Die Umgehung des gesetzlich geregelten Richtervorbehalts (§ 81 a Abs. 1 StPO) wird häufig damit gerechtfertigt, dass außerhalb der üblichen Dienstzeiten der Gerichte so wie so kein Richter zu erreichen sei, dem die Frage, ob eine Blutentnahme durchgeführt werden darf, vorgelegt werden könne. Mit dieser Begründung wird dann immer wieder darauf verzichtet, auch nur einen entsprechenden Versuch zu unternehmen. Das Bundesverfassungsgericht beanstandet in seiner jüngsten Entscheidung, dass gar nicht erst geklärt wird, ob tatsächlich kein Richter zu erreichen war, bevor die Anweisung eines Staatsanwaltes eingeholt wurde.

Damit stellt sich das BVerfG gegen eine Entscheidung des Oberlandesgericht (OLG) Brandenburg, welches die Auffassung vertritt, dass das Gesetz eine solche stufenweise Vorgehensweise nicht verlangen würde. Die Verfassungsrichter gehen sogar noch weiter. Die Umstände, auf die die Polizei ihre Annahme stützt, der mit der Einschaltung  eines Richters verbundene zeitliche Aufwand gefährde den Untersuchungszweck, müssen in der Ermittlungsakte überprüfbar dokumentiert werden.

Die Auseinandersetzung um die richtige Anwendung des Gesetzes geht mit der jüngsten Entscheidung des Bundesverfassungsgerichts in die nächste Runde. Den Betroffenen ist zu raten, einer Anordnung der Blutentnahme durch Polizei oder Staatsanwaltschaft zu widersprechen und keine Einwilligung zu erklären. Dazu ist es nicht erforderlich, sich der Maßnahme zu widersetzen. Beugt sich der Betroffene der Androhung körperlichen Zwangs, bleibt der zuvor erklärte Widerspruch dennoch wirksam. Blaue Flecke und eine Anzeige wegen Widerstandes gegen Vollstreckungsbeamte sollten nicht riskiert werden.
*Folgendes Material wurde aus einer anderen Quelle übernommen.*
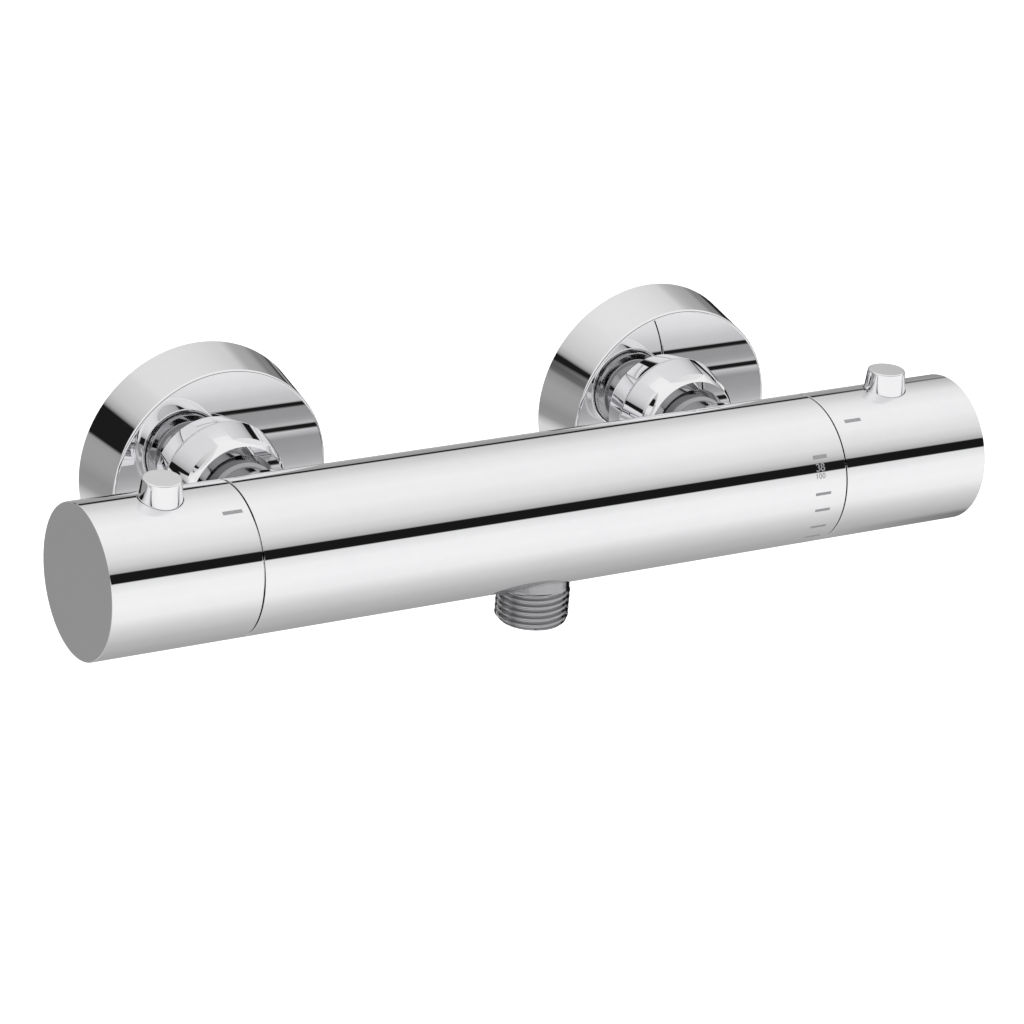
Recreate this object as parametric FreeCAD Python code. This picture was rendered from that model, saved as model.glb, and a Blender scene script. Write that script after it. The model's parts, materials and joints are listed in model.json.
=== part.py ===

Anordnung eines Fahrverbots aufgehoben

Der Autofahrer hatte nicht bestritten, auf der BAB um 41 km/h schneller, als es erlaubt war, unterwegs gewesen zu sein. Gegen das mit Bußgeldbescheid angeordnete Fahrverbot von einem Monat wehrte er sich mit der Begründung, er habe die Beschilderung übersehen, mit der die zulässige Höchstgeschwindigkeit beschränkt worden war. Für ein Absehen vom Regelfahrverbot sah das Amtsgericht keinen Grund. Das Oberlandesgericht (OLG) Brandenburg schon.

Das Amtsgericht hatte in dem mit der Rechtsbeschwerde angegriffenen Urteil feststellen können, dass die die Höchstgeschwindigkeit beschränkenden Verkehrszeichen rechts und links der Fahrbahn gestanden hatten; aber wohl nur einmal bevor es blitzte. Unwiderlegt hatte sich der Betroffene dahin gehend eingelassen, sich während der Fahrt mit Insassen des von ihm geführten PKW unterhalten zu haben und dadurch beim Passieren der beidseitigen Beschilderung abgelenkt gewesen zu sein.

Das OLG hat in seiner auf die Rechtsbeschwerde des Autofahrers ergangenen Entscheidung dem Amtsgericht zwar insoweit zugestimmt, dass grundsätzlich zu erwarten sei, dass Verkehrszeichen beachtet werden. Und die Unaufmerksamkeit eines Fahrzeugführers diesen nicht grundsätzlich vor der Anordnung eines Fahrverbots schützen kann. Aber: Für die Feststellung einer groben Pflichtwidrigkeit kommt es in Fällen wie diesen nicht auf die Höhe der Geschwindigkeitsüberschreitung sondern auf das Maß der Fehlleistung, die gerade darin bestand, der Beschilderung nicht die nötige Aufmerksamkeit zu widmen.

Und weil das Amtsgericht dazu nun gerade gar keine Feststellungen getroffen hatte, wurde sein Urteil, mit dem es gegen den Betroffenen ein Fahrverbot angeordnet hatte, aufgehoben.